» Task to complete
Reproduce the material exactly, omitting nothing.
==== Information shown ====
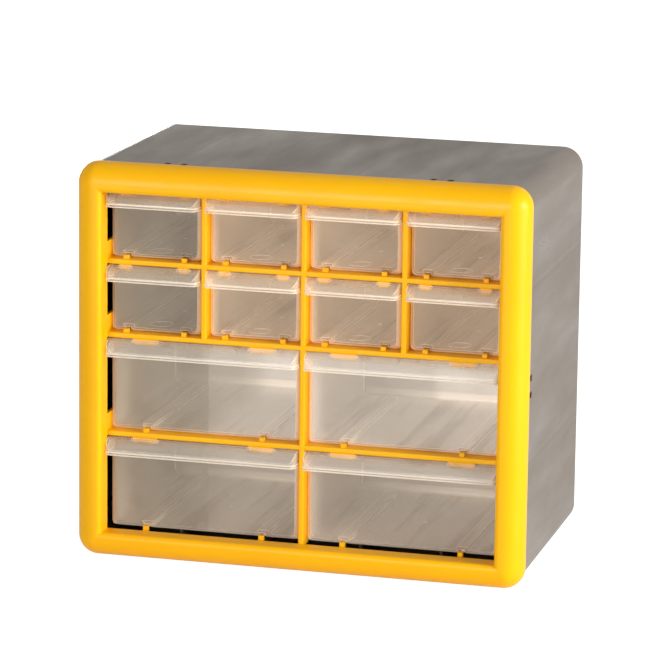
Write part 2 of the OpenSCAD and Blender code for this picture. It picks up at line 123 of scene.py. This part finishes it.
# The gate's dot and the ejector's ring on a drawer's floor
GATE_Y = -0.0027
GATE_R = 0.0011
GATE_H = 0.0005
EJECTOR_LEFT = 0.002
EJECTOR_Y = -0.0420
EJECTOR_R = 0.0065
EJECTOR_T = 0.0005
EJECTOR_H = 0.0003
MARK_DEPTH = 0.0001

WHITE = (1.0, 1.0, 1.0, 1.0)
BLACK = (0.0, 0.0, 0.0, 1.0)


# ---- Node trees ----

def rgb(r, g, b):
    """A display colour of 0 to 255 as the linear colour that a shader takes."""
    def linear(c):
        c /= 255
        return c / 12.92 if c <= 0.04045 else ((c + 0.055) / 1.055) ** 2.4
    return (linear(r), linear(g), linear(b), 1.0)


class Graph:
    """A material's node tree with short calls for the nodes that the materials share."""

    def __init__(self, name):
        self.material = bpy.data.materials.new(name)
        self.material.use_nodes = True
        self.tree = self.material.node_tree
        self.tree.nodes.clear()
        self.output = self.tree.nodes.new("ShaderNodeOutputMaterial")
        self.coords = self.tree.nodes.new("ShaderNodeTexCoord").outputs["Object"]

    def put(self, value, socket):
        """Links an output to the socket, or sets the socket to a plain value."""
        if hasattr(value, "is_output"):
            self.tree.links.new(value, socket)
        else:
            socket.default_value = value

    def node(self, kind, **inputs):
        made = self.tree.nodes.new(kind)
        for key, value in inputs.items():
            self.put(value, made.inputs[key])
        return made

    def finish(self, surface):
        self.put(surface, self.output.inputs["Surface"])
        return self.material

    def math(self, operation, a, b=0.0, clamp=False):
        made = self.tree.nodes.new("ShaderNodeMath")
        made.operation = operation
        made.use_clamp = clamp
        self.put(a, made.inputs[0])
        self.put(b, made.inputs[1])
        return made.outputs[0]

    def chain(self, operation, first, others):
        for other in others:
            first = self.math(operation, first, other)
        return first

    def times(self, first, *others):
        return self.chain("MULTIPLY", first, others)

    def plus(self, first, *others):
        return self.chain("ADD", first, others)

    def most(self, first, *others):
        return self.chain("MAXIMUM", first, others)

    def less(self, a, b):
        """a less b."""
        return self.math("SUBTRACT", a, b)

    def flip(self, value):
        """1 for 0 and 0 for 1."""
        return self.math("SUBTRACT", 1.0, value)

    def above(self, value, limit):
        return self.math("GREATER_THAN", value, limit)

    def below(self, value, limit):
        return self.math("LESS_THAN", value, limit)

    def span(self, value, low, high, start=0.3, end=0.7):
        """From low to high as the value goes from start to end, and level beyond them. The
        start and the end that are set here are those of a noise."""
        made = self.node("ShaderNodeMapRange", **{
            "Value": value,
            "From Min": start,
            "From Max": end,
            "To Min": low,
            "To Max": high,
        })
        return made.outputs["Result"]

    def rise(self, value, start=0.3, end=0.7):
        return self.span(value, 0.0, 1.0, start, end)

    def fall(self, value, start, end):
        return self.span(value, 1.0, 0.0, start, end)

    def dip(self, value, centre, half_width):
        """1 where the value is at the centre, falling smoothly to 0 at the half width."""
        away = self.math("ABSOLUTE", self.less(value, centre))
        near = self.math("SUBTRACT", 1.0, self.math("DIVIDE", away, half_width), clamp=True)
        return self.times(near, near, self.math("SUBTRACT", 3.0, self.times(near, 2.0)))

    def noise(self, scale, detail=2.0, roughness=0.5, stretch=None):
        vector = self.coords
        if stretch:
            vector = self.node("ShaderNodeMapping", Vector=vector, Scale=stretch).outputs["Vector"]
        made = self.node("ShaderNodeTexNoise", Vector=vector, Scale=scale, Detail=detail,
                         Roughness=roughness)
        return made.outputs["Fac"]

    def mix(self, factor, a, b):
        """Colour a where the factor is 0 and colour b where it is 1."""
        made = self.tree.nodes.new("ShaderNodeMix")
        made.data_type = "RGBA"
        self.put(factor, made.inputs[0])
        self.put(a, made.inputs[6])
        self.put(b, made.inputs[7])
        return made.outputs[2]

    def split(self, vector):
        """The vector's X, Y and Z."""
        made = self.node("ShaderNodeSeparateXYZ", Vector=vector)
        return made.outputs["X"], made.outputs["Y"], made.outputs["Z"]

    def normal(self):
        return self.tree.nodes.new("ShaderNodeNewGeometry").outputs["Normal"]

    def bevel(self, radius, samples=4):
        """The normal, turned as if the sharp edges had this radius."""
        made = self.node("ShaderNodeBevel", Radius=radius)
        made.samples = samples
        return made.outputs["Normal"]

    def edge(self, radius, gain):
        """0 on a flat or gently curved surface, rising towards 1 on its sharp edges."""
        dot = self.tree.nodes.new("ShaderNodeVectorMath")
        dot.operation = "DOT_PRODUCT"
        self.put(self.bevel(radius, samples=6), dot.inputs[0])
        self.put(self.normal(), dot.inputs[1])
        return self.math("MULTIPLY", self.flip(dot.outputs["Value"]), gain, clamp=True)

    def bump(self, height, distance, strength, normal=None):
        made = self.node("ShaderNodeBump", Height=height, Distance=distance, Strength=strength)
        if normal is not None:
            self.put(normal, made.inputs["Normal"])
        return made.outputs["Normal"]

    def plastic(self, colour, roughness, normal, ior):
        return self.node("ShaderNodeBsdfPrincipled", **{
            "Base Color": colour,
            "Roughness": roughness,
            "Normal": normal,
            "IOR": ior,
        })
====
» Answer in full
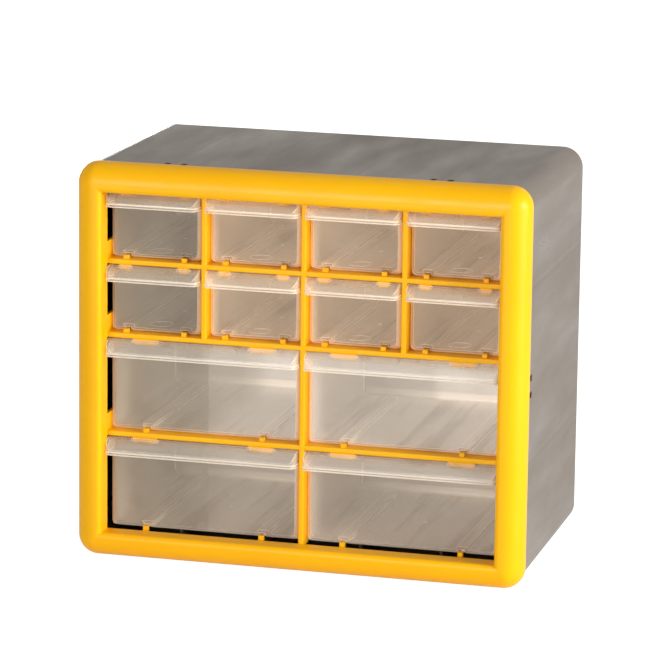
Write part 2 of the OpenSCAD and Blender code for this picture. It picks up at line 123 of scene.py. This part finishes it.
# The gate's dot and the ejector's ring on a drawer's floor
GATE_Y = -0.0027
GATE_R = 0.0011
GATE_H = 0.0005
EJECTOR_LEFT = 0.002
EJECTOR_Y = -0.0420
EJECTOR_R = 0.0065
EJECTOR_T = 0.0005
EJECTOR_H = 0.0003
MARK_DEPTH = 0.0001

WHITE = (1.0, 1.0, 1.0, 1.0)
BLACK = (0.0, 0.0, 0.0, 1.0)


# ---- Node trees ----

def rgb(r, g, b):
    """A display colour of 0 to 255 as the linear colour that a shader takes."""
    def linear(c):
        c /= 255
        return c / 12.92 if c <= 0.04045 else ((c + 0.055) / 1.055) ** 2.4
    return (linear(r), linear(g), linear(b), 1.0)


class Graph:
    """A material's node tree with short calls for the nodes that the materials share."""

    def __init__(self, name):
        self.material = bpy.data.materials.new(name)
        self.material.use_nodes = True
        self.tree = self.material.node_tree
        self.tree.nodes.clear()
        self.output = self.tree.nodes.new("ShaderNodeOutputMaterial")
        self.coords = self.tree.nodes.new("ShaderNodeTexCoord").outputs["Object"]

    def put(self, value, socket):
        """Links an output to the socket, or sets the socket to a plain value."""
        if hasattr(value, "is_output"):
            self.tree.links.new(value, socket)
        else:
            socket.default_value = value

    def node(self, kind, **inputs):
        made = self.tree.nodes.new(kind)
        for key, value in inputs.items():
            self.put(value, made.inputs[key])
        return made

    def finish(self, surface):
        self.put(surface, self.output.inputs["Surface"])
        return self.material

    def math(self, operation, a, b=0.0, clamp=False):
        made = self.tree.nodes.new("ShaderNodeMath")
        made.operation = operation
        made.use_clamp = clamp
        self.put(a, made.inputs[0])
        self.put(b, made.inputs[1])
        return made.outputs[0]

    def chain(self, operation, first, others):
        for other in others:
            first = self.math(operation, first, other)
        return first

    def times(self, first, *others):
        return self.chain("MULTIPLY", first, others)

    def plus(self, first, *others):
        return self.chain("ADD", first, others)

    def most(self, first, *others):
        return self.chain("MAXIMUM", first, others)

    def less(self, a, b):
        """a less b."""
        return self.math("SUBTRACT", a, b)

    def flip(self, value):
        """1 for 0 and 0 for 1."""
        return self.math("SUBTRACT", 1.0, value)

    def above(self, value, limit):
        return self.math("GREATER_THAN", value, limit)

    def below(self, value, limit):
        return self.math("LESS_THAN", value, limit)

    def span(self, value, low, high, start=0.3, end=0.7):
        """From low to high as the value goes from start to end, and level beyond them. The
        start and the end that are set here are those of a noise."""
        made = self.node("ShaderNodeMapRange", **{
            "Value": value,
            "From Min": start,
            "From Max": end,
            "To Min": low,
            "To Max": high,
        })
        return made.outputs["Result"]

    def rise(self, value, start=0.3, end=0.7):
        return self.span(value, 0.0, 1.0, start, end)

    def fall(self, value, start, end):
        return self.span(value, 1.0, 0.0, start, end)

    def dip(self, value, centre, half_width):
        """1 where the value is at the centre, falling smoothly to 0 at the half width."""
        away = self.math("ABSOLUTE", self.less(value, centre))
        near = self.math("SUBTRACT", 1.0, self.math("DIVIDE", away, half_width), clamp=True)
        return self.times(near, near, self.math("SUBTRACT", 3.0, self.times(near, 2.0)))

    def noise(self, scale, detail=2.0, roughness=0.5, stretch=None):
        vector = self.coords
        if stretch:
            vector = self.node("ShaderNodeMapping", Vector=vector, Scale=stretch).outputs["Vector"]
        made = self.node("ShaderNodeTexNoise", Vector=vector, Scale=scale, Detail=detail,
                         Roughness=roughness)
        return made.outputs["Fac"]

    def mix(self, factor, a, b):
        """Colour a where the factor is 0 and colour b where it is 1."""
        made = self.tree.nodes.new("ShaderNodeMix")
        made.data_type = "RGBA"
        self.put(factor, made.inputs[0])
        self.put(a, made.inputs[6])
        self.put(b, made.inputs[7])
        return made.outputs[2]

    def split(self, vector):
        """The vector's X, Y and Z."""
        made = self.node("ShaderNodeSeparateXYZ", Vector=vector)
        return made.outputs["X"], made.outputs["Y"], made.outputs["Z"]

    def normal(self):
        return self.tree.nodes.new("ShaderNodeNewGeometry").outputs["Normal"]

    def bevel(self, radius, samples=4):
        """The normal, turned as if the sharp edges had this radius."""
        made = self.node("ShaderNodeBevel", Radius=radius)
        made.samples = samples
        return made.outputs["Normal"]

    def edge(self, radius, gain):
        """0 on a flat or gently curved surface, rising towards 1 on its sharp edges."""
        dot = self.tree.nodes.new("ShaderNodeVectorMath")
        dot.operation = "DOT_PRODUCT"
        self.put(self.bevel(radius, samples=6), dot.inputs[0])
        self.put(self.normal(), dot.inputs[1])
        return self.math("MULTIPLY", self.flip(dot.outputs["Value"]), gain, clamp=True)

    def bump(self, height, distance, strength, normal=None):
        made = self.node("ShaderNodeBump", Height=height, Distance=distance, Strength=strength)
        if normal is not None:
            self.put(normal, made.inputs["Normal"])
        return made.outputs["Normal"]

    def plastic(self, colour, roughness, normal, ior):
        return self.node("ShaderNodeBsdfPrincipled", **{
            "Base Color": colour,
            "Roughness": roughness,
            "Normal": normal,
            "IOR": ior,
        })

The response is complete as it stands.